■ SUPPLIED MATERIAL:

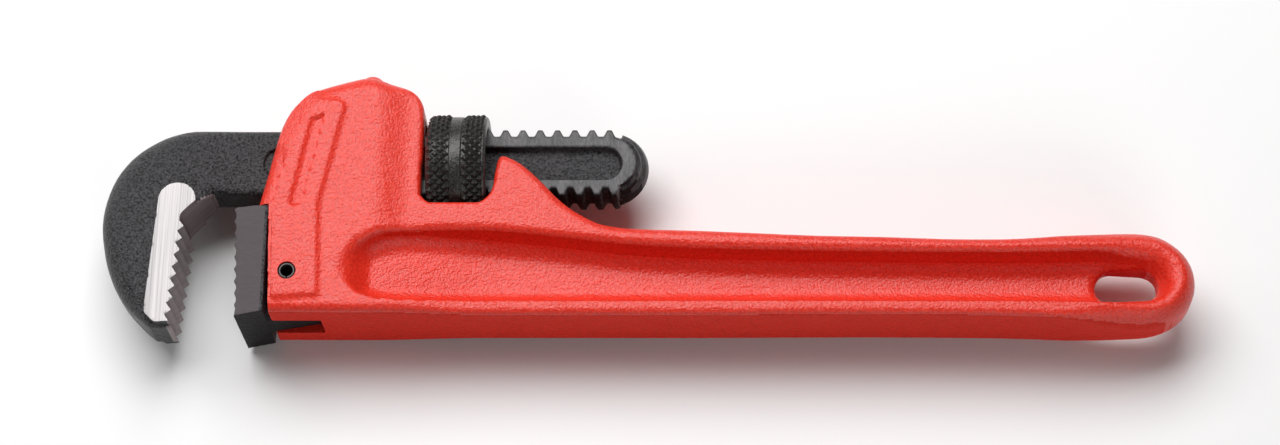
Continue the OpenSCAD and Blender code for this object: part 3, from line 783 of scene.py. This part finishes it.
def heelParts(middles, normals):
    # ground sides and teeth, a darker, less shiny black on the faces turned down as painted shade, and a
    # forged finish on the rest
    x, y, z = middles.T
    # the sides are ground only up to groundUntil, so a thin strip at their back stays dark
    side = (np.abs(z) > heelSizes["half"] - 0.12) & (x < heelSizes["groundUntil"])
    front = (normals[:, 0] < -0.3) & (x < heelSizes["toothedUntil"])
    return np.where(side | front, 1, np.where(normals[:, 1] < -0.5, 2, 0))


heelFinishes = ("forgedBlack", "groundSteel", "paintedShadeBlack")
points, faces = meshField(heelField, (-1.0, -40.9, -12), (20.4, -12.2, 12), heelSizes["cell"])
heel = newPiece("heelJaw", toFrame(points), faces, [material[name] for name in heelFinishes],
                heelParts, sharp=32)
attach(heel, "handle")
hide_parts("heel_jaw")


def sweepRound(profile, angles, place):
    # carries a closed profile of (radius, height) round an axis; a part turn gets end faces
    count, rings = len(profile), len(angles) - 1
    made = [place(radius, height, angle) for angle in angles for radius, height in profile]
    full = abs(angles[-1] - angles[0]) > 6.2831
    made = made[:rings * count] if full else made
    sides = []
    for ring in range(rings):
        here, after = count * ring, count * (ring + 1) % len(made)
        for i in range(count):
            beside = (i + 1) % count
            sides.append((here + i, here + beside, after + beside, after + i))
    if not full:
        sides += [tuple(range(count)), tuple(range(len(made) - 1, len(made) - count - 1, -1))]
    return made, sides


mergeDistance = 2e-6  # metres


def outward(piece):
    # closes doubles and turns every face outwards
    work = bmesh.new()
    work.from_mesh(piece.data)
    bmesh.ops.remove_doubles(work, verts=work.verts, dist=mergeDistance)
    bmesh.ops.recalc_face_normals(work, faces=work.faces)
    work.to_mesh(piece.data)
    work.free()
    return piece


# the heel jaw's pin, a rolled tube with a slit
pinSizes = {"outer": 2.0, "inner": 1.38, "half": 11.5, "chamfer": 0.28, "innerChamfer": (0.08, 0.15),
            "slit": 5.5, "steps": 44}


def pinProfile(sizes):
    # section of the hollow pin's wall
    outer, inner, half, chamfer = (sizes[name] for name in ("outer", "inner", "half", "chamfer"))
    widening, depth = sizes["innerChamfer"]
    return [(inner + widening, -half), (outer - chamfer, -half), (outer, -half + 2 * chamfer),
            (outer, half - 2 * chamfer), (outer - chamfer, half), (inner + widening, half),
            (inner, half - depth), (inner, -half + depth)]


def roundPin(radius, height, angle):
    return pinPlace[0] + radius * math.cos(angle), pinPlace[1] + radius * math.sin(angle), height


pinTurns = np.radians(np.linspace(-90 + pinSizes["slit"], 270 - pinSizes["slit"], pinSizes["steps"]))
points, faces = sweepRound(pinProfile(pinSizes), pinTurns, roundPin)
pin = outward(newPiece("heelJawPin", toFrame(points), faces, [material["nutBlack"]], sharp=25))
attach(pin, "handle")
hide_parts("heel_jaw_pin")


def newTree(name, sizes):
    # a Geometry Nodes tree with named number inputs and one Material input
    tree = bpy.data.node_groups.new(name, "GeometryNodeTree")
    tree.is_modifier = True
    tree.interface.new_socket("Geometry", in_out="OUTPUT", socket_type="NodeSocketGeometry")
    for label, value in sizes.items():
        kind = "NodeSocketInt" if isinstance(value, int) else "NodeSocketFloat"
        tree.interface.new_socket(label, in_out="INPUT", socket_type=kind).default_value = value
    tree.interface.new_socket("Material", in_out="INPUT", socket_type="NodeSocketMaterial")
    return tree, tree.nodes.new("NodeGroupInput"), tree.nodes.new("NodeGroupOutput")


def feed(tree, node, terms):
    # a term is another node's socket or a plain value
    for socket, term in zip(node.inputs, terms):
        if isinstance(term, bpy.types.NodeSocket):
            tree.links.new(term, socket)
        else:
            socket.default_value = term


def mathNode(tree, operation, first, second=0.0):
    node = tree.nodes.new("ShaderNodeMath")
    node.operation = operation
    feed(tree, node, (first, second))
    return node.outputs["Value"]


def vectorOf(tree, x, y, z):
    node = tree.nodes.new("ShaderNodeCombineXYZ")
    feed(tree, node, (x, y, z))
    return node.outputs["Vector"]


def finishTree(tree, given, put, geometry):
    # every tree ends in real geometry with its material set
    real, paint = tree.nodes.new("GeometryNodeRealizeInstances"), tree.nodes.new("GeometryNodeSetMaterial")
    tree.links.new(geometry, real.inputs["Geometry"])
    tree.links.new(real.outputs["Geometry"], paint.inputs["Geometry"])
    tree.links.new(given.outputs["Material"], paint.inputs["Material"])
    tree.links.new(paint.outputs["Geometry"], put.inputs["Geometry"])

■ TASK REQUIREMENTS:
Extract the complete data, matching each line exactly.

■ CORRECT RESULT:
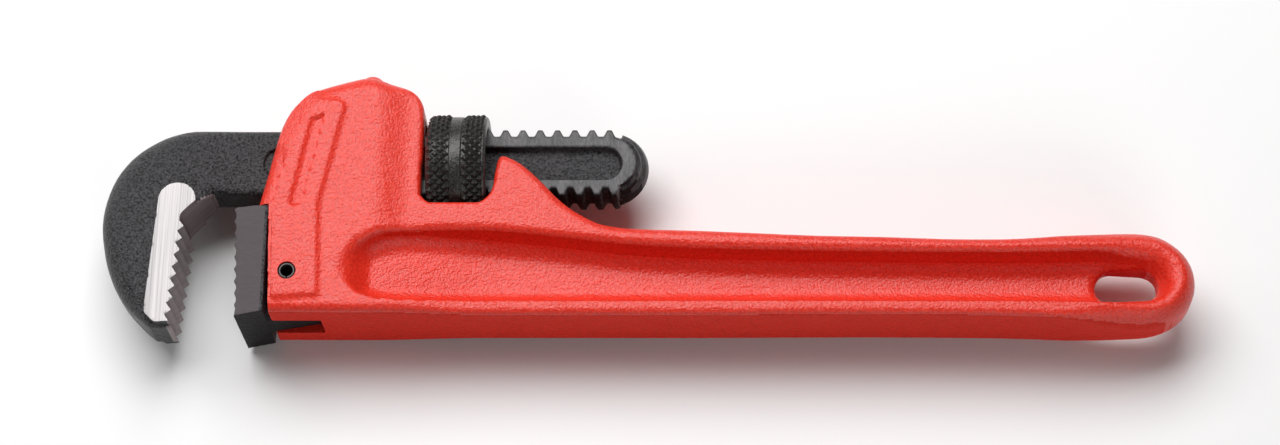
Continue the OpenSCAD and Blender code for this object: part 3, from line 783 of scene.py. This part finishes it.
def heelParts(middles, normals):
    # ground sides and teeth, a darker, less shiny black on the faces turned down as painted shade, and a
    # forged finish on the rest
    x, y, z = middles.T
    # the sides are ground only up to groundUntil, so a thin strip at their back stays dark
    side = (np.abs(z) > heelSizes["half"] - 0.12) & (x < heelSizes["groundUntil"])
    front = (normals[:, 0] < -0.3) & (x < heelSizes["toothedUntil"])
    return np.where(side | front, 1, np.where(normals[:, 1] < -0.5, 2, 0))


heelFinishes = ("forgedBlack", "groundSteel", "paintedShadeBlack")
points, faces = meshField(heelField, (-1.0, -40.9, -12), (20.4, -12.2, 12), heelSizes["cell"])
heel = newPiece("heelJaw", toFrame(points), faces, [material[name] for name in heelFinishes],
                heelParts, sharp=32)
attach(heel, "handle")
hide_parts("heel_jaw")


def sweepRound(profile, angles, place):
    # carries a closed profile of (radius, height) round an axis; a part turn gets end faces
    count, rings = len(profile), len(angles) - 1
    made = [place(radius, height, angle) for angle in angles for radius, height in profile]
    full = abs(angles[-1] - angles[0]) > 6.2831
    made = made[:rings * count] if full else made
    sides = []
    for ring in range(rings):
        here, after = count * ring, count * (ring + 1) % len(made)
        for i in range(count):
            beside = (i + 1) % count
            sides.append((here + i, here + beside, after + beside, after + i))
    if not full:
        sides += [tuple(range(count)), tuple(range(len(made) - 1, len(made) - count - 1, -1))]
    return made, sides


mergeDistance = 2e-6  # metres


def outward(piece):
    # closes doubles and turns every face outwards
    work = bmesh.new()
    work.from_mesh(piece.data)
    bmesh.ops.remove_doubles(work, verts=work.verts, dist=mergeDistance)
    bmesh.ops.recalc_face_normals(work, faces=work.faces)
    work.to_mesh(piece.data)
    work.free()
    return piece


# the heel jaw's pin, a rolled tube with a slit
pinSizes = {"outer": 2.0, "inner": 1.38, "half": 11.5, "chamfer": 0.28, "innerChamfer": (0.08, 0.15),
            "slit": 5.5, "steps": 44}


def pinProfile(sizes):
    # section of the hollow pin's wall
    outer, inner, half, chamfer = (sizes[name] for name in ("outer", "inner", "half", "chamfer"))
    widening, depth = sizes["innerChamfer"]
    return [(inner + widening, -half), (outer - chamfer, -half), (outer, -half + 2 * chamfer),
            (outer, half - 2 * chamfer), (outer - chamfer, half), (inner + widening, half),
            (inner, half - depth), (inner, -half + depth)]


def roundPin(radius, height, angle):
    return pinPlace[0] + radius * math.cos(angle), pinPlace[1] + radius * math.sin(angle), height


pinTurns = np.radians(np.linspace(-90 + pinSizes["slit"], 270 - pinSizes["slit"], pinSizes["steps"]))
points, faces = sweepRound(pinProfile(pinSizes), pinTurns, roundPin)
pin = outward(newPiece("heelJawPin", toFrame(points), faces, [material["nutBlack"]], sharp=25))
attach(pin, "handle")
hide_parts("heel_jaw_pin")


def newTree(name, sizes):
    # a Geometry Nodes tree with named number inputs and one Material input
    tree = bpy.data.node_groups.new(name, "GeometryNodeTree")
    tree.is_modifier = True
    tree.interface.new_socket("Geometry", in_out="OUTPUT", socket_type="NodeSocketGeometry")
    for label, value in sizes.items():
        kind = "NodeSocketInt" if isinstance(value, int) else "NodeSocketFloat"
        tree.interface.new_socket(label, in_out="INPUT", socket_type=kind).default_value = value
    tree.interface.new_socket("Material", in_out="INPUT", socket_type="NodeSocketMaterial")
    return tree, tree.nodes.new("NodeGroupInput"), tree.nodes.new("NodeGroupOutput")


def feed(tree, node, terms):
    # a term is another node's socket or a plain value
    for socket, term in zip(node.inputs, terms):
        if isinstance(term, bpy.types.NodeSocket):
            tree.links.new(term, socket)
        else:
            socket.default_value = term


def mathNode(tree, operation, first, second=0.0):
    node = tree.nodes.new("ShaderNodeMath")
    node.operation = operation
    feed(tree, node, (first, second))
    return node.outputs["Value"]


def vectorOf(tree, x, y, z):
    node = tree.nodes.new("ShaderNodeCombineXYZ")
    feed(tree, node, (x, y, z))
    return node.outputs["Vector"]


def finishTree(tree, given, put, geometry):
    # every tree ends in real geometry with its material set
    real, paint = tree.nodes.new("GeometryNodeRealizeInstances"), tree.nodes.new("GeometryNodeSetMaterial")
    tree.links.new(geometry, real.inputs["Geometry"])
    tree.links.new(real.outputs["Geometry"], paint.inputs["Geometry"])
    tree.links.new(given.outputs["Material"], paint.inputs["Material"])
    tree.links.new(paint.outputs["Geometry"], put.inputs["Geometry"])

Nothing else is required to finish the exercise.